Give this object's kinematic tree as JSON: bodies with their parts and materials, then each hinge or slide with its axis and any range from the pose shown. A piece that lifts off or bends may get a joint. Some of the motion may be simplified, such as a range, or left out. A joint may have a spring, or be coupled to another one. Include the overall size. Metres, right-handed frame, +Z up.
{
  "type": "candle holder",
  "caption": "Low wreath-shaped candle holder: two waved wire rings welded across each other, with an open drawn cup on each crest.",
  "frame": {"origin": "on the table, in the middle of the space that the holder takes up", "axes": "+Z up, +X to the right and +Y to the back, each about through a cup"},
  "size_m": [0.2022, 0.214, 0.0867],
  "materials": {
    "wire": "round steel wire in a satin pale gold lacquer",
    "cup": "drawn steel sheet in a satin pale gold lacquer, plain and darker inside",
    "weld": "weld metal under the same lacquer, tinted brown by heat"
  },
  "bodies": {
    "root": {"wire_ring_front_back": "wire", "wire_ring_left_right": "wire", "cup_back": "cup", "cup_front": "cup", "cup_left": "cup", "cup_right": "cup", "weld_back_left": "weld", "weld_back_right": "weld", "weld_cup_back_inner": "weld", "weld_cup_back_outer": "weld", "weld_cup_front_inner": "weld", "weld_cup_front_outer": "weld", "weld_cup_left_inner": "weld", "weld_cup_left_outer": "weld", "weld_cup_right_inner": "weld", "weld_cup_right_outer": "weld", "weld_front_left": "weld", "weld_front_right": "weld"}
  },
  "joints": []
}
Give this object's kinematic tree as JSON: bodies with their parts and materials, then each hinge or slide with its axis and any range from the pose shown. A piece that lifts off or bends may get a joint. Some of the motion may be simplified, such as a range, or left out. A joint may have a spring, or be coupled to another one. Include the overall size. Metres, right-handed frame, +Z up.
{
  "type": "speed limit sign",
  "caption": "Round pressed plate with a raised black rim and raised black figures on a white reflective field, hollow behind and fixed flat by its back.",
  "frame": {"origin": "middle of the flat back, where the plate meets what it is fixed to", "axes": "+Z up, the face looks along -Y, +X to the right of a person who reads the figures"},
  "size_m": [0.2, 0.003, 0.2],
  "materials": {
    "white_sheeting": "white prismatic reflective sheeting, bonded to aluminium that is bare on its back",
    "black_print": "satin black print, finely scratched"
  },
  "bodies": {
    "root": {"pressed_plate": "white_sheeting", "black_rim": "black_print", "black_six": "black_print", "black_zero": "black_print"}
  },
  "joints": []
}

* * *

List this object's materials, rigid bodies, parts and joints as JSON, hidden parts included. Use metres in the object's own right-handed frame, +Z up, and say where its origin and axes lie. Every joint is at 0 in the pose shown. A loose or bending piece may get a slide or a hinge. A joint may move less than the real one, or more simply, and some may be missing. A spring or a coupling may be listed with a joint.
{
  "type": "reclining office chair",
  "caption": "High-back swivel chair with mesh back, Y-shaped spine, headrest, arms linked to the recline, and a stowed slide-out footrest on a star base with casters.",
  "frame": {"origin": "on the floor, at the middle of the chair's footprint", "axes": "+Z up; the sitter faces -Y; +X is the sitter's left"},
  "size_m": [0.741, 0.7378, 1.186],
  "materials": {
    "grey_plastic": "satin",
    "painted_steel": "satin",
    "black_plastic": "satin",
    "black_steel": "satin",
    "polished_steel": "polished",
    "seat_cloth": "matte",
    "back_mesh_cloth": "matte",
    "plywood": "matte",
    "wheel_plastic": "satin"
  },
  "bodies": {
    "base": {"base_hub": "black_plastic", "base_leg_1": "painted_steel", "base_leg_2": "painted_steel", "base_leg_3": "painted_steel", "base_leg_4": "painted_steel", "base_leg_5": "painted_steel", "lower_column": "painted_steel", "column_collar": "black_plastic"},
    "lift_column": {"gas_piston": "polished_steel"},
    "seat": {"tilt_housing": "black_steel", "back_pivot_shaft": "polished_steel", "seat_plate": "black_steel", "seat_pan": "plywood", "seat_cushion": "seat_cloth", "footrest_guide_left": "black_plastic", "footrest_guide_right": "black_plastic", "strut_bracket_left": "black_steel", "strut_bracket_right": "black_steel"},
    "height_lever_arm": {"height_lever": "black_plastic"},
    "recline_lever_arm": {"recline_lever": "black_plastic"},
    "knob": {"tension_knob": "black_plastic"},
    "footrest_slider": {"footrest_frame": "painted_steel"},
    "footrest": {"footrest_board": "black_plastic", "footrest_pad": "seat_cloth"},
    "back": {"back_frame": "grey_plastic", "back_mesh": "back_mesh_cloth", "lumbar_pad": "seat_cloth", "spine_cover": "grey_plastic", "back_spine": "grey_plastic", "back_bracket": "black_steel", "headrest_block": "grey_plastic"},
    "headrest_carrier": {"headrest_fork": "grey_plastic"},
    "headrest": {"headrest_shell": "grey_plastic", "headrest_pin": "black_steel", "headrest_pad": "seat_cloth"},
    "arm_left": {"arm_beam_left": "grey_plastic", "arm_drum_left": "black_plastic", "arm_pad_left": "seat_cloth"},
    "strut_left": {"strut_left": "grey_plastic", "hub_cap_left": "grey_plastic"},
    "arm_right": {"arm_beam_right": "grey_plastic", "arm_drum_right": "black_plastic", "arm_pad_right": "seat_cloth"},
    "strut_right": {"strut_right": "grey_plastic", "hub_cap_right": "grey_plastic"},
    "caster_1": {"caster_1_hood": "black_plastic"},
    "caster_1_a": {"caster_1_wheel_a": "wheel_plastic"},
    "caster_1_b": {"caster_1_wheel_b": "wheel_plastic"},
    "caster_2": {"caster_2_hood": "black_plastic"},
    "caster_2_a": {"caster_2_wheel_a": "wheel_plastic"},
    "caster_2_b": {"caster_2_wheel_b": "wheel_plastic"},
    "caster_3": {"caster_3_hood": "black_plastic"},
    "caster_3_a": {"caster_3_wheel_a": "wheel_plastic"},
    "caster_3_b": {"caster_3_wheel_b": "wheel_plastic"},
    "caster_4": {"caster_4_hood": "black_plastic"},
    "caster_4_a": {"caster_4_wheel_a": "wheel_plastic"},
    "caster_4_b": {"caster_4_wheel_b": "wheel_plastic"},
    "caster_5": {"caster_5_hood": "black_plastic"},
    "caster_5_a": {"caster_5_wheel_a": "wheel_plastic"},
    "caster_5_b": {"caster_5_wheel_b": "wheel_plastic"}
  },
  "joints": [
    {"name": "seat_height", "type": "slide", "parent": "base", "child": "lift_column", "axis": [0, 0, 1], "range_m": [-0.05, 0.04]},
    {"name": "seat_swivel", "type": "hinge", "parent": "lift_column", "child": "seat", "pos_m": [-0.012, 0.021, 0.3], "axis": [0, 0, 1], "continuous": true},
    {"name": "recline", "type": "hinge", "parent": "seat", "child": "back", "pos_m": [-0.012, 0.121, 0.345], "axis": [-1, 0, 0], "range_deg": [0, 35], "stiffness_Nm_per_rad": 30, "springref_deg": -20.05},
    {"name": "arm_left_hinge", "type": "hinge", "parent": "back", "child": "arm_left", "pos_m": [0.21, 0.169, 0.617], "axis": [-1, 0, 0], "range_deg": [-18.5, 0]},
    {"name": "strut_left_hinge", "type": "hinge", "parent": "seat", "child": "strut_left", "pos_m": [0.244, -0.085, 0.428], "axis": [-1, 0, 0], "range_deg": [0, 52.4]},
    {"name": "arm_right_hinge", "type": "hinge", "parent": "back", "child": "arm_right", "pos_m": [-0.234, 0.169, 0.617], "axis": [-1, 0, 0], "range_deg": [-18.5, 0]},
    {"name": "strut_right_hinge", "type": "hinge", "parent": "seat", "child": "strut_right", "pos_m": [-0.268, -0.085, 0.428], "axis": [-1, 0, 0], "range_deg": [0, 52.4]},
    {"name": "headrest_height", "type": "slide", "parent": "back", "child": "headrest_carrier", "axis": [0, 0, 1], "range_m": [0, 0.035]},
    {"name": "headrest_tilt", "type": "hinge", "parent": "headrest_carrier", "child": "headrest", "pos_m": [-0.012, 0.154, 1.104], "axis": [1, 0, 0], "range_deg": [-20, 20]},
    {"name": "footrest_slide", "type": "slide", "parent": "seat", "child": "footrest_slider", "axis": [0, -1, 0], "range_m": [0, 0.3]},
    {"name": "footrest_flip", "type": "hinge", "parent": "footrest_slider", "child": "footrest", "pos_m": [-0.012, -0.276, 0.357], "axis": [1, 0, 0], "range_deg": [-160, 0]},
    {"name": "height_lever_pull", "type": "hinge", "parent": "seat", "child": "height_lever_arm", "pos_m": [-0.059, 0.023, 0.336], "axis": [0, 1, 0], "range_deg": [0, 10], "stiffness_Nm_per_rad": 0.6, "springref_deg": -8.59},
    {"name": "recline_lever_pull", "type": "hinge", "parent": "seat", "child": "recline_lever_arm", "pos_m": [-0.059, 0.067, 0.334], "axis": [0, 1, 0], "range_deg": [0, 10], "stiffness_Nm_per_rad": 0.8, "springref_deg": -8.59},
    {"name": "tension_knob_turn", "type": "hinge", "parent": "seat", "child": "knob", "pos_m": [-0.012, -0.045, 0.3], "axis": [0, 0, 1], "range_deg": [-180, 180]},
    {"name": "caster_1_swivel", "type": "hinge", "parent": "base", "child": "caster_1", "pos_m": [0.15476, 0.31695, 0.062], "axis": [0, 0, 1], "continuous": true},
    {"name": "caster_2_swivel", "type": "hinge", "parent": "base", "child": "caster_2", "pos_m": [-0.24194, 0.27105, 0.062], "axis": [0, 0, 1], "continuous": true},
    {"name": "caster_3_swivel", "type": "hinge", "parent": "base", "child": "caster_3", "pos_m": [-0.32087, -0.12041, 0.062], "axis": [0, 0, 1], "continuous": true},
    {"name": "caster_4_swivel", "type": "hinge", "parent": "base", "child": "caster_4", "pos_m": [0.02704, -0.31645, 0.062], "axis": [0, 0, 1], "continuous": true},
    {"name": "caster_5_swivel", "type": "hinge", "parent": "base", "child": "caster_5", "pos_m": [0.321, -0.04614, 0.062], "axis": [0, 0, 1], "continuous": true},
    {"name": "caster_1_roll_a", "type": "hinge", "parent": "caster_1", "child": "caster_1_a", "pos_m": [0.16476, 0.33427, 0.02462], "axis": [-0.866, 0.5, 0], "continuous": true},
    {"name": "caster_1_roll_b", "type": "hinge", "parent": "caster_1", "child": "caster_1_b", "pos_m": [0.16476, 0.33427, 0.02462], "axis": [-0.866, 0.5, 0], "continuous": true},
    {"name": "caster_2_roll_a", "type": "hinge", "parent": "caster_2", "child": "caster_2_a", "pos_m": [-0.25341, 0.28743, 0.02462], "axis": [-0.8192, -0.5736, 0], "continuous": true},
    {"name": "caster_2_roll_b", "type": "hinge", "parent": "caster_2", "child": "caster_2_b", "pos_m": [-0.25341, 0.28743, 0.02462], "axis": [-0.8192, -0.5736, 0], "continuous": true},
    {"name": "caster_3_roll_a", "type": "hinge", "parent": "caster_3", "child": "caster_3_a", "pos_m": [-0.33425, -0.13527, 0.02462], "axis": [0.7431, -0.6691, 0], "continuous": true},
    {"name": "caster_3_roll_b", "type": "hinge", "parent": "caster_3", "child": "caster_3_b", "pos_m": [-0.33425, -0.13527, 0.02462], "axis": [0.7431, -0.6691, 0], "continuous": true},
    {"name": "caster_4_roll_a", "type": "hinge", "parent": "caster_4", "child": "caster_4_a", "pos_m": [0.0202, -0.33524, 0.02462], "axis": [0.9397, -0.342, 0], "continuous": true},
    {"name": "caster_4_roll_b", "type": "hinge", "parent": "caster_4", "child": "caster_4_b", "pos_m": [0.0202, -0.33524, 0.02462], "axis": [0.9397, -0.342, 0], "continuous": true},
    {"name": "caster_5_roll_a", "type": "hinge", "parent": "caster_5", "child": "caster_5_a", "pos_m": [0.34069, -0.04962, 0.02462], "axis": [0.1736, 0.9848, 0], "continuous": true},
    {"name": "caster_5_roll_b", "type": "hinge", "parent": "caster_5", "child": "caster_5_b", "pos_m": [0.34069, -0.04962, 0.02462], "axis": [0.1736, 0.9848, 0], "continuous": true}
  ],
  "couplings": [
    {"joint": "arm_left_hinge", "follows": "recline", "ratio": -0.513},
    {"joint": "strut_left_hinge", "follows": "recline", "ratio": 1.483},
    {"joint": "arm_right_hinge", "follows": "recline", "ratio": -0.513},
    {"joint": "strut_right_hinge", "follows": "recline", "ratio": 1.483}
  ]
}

## WHAT THE EXERCISE ASKS
Take every line from the records above that has the word "joints" and copy it.

## TASK SOLUTION
  "joints": []
  "joints": []
List this object's materials, rigid bodies, parts and joints as JSON, hidden parts included. Use metres in the object's own right-handed frame, +Z up, and say where its origin and axes lie. Every joint is at 0 in the pose shown. A loose or bending piece may get a slide or a hinge. A joint may move less than the real one, or more simply, and some may be missing. A spring or a coupling may be listed with a joint.
  "joints": [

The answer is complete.